Как произошло то, что негосударственное убийство стало незаметным, неотличимым от уголовного и невоспринимаемым? А ведь произошло. Двадцать лет в стране развивается секулярная культура точечной ликвидации, устранения путем убийства тех или иных людей, сочтенных лишними. И все двадцать лет она не встречает серьезного осуждения. Все эти 20 лет убийствам находят объяснение, столь же действенное, сколь небывалое в русской культуре. Как это происходит?

«Безусловно, убийство священника Даниила Сысоева связано с его активной миссионерской деятельностью. Как известно, он активно критиковал религиозные постулаты различных конфессий, прежде всего, ислама. Причем его критика не была конструктивной».

На жанре этого оправдания позвольте остановиться. Эта формула, зазвучав в печати с начала 1990-х, не покидает нас по сей день. Мы слышим ее ежедневно, так что слух опасно привыкший, не улавливает в нем скандальную ноту извиняющего приглашения: убийство связано с профессиональной деятельность покойного. Все ведь чем-то занимаются профессионально, следовательно, любое убийство нашей profession de foi, то есть исповеданием веры. Ну а когда и убийца «профессионал» – профессионал профессионально разобрался с профессионалом же. Спор среди своих в некотором роде. Посторонних просят не беспокоиться.

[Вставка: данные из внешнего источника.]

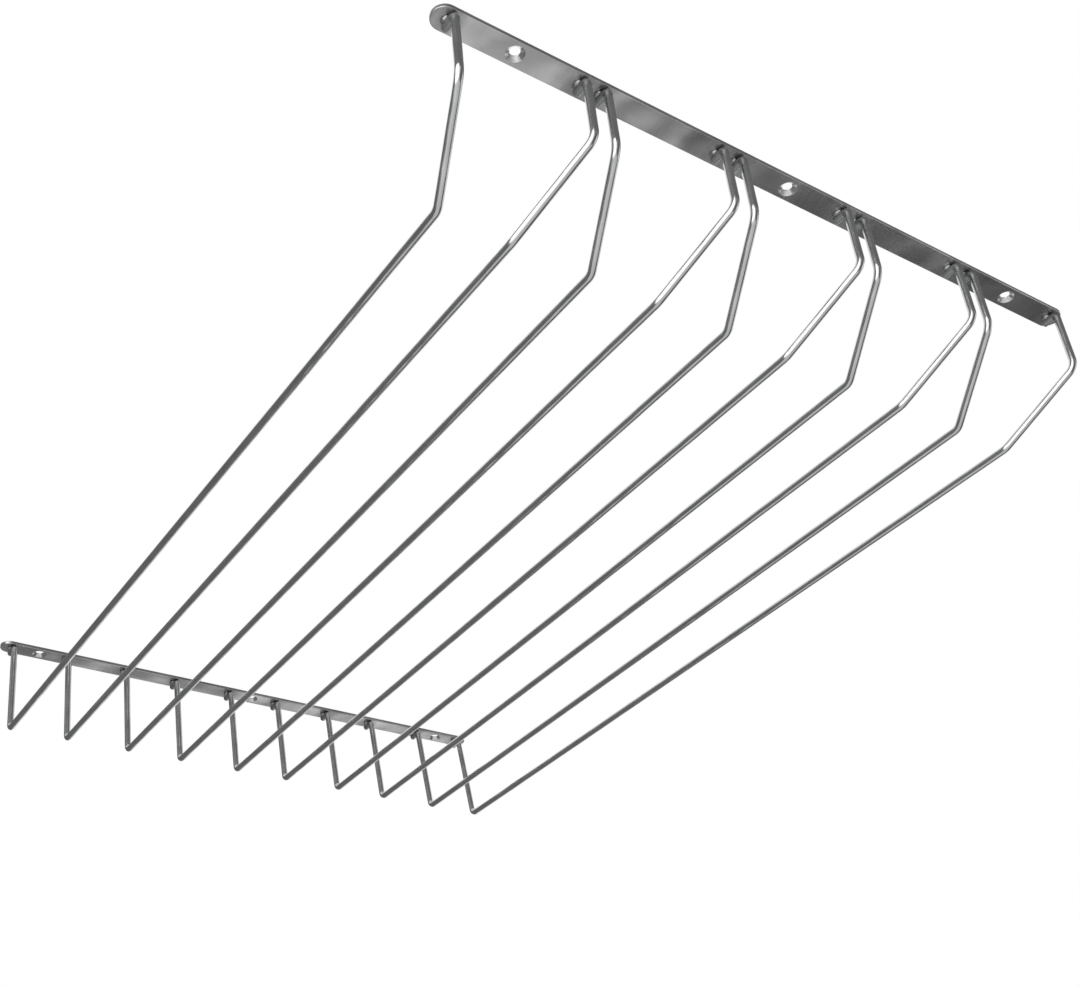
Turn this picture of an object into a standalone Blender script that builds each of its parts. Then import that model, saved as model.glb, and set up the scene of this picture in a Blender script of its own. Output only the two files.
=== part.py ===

Профессиональное убийство приобрело вид окончательного свидетельства, логичного вывода, русским «если-то»: убит политик? Коррумпирован и связан с бандитами. Убит представитель власти? – сам бандит. Убрали попа? Туда ему дорога. Убийство перестало считаться событием, став простым видом смертности. Необсуждаемым природным явлением – «взрывоопасностью». «Подобного рода ситуации в нетоталитарном обществе всегда были и всегда будут воспроизводиться». Функционально – такие объяснения выступают личным алиби и сигналом убийцам: можете продолжать.

То, что допустил почтенный религиовед, не позволяли себе крайние политические террористы сто лет тому назад. Ни Савинков, ни Желябов не сказали бы, что их убийства извиняемы «профессиональной деятельностью покойного», они бесконечно оправдывались, иногда даже каялись, подобно Каляеву. Теперь общество говорит: господа убийцы, не тратьте наше время на ваши разъяснения – убитый нарушал технику безопасности! Он сам вышел на взрывоопасное поле!

Странно, как общество не замечает этот удивительный, небывалый в русской истории жанр им же данного «карт бланш» – согласия на убийство. И это при том, как часто оно клеймит сталинские террористические софизмы – те далеко и никому не грозят. Как назвать этот «сигнал» властям и правоохране, что общество проглотило убийство и готово к следующему? Это нигилистическое оправдание убийства, приравниваемого к природной неизбежности – «взрывоопасности».

Так убили отца Даниила или не убили? Или убийство бы «все равно произошло: просто жертвой убийцы стал бы не отец Даниил, а, возможно, какой-то иной». Вот и обнулили тебя, батюшка – то ли ты убит, то ли «какой-то иной», кого защищать? Общество отказывается защищать кого-либо, кроме списочного состава «своих». Тем оно зазывает убийц в гости, в свой самый близкий состав. Убийцей у нас может быть каждый, и ему заранее выдан carte blanche.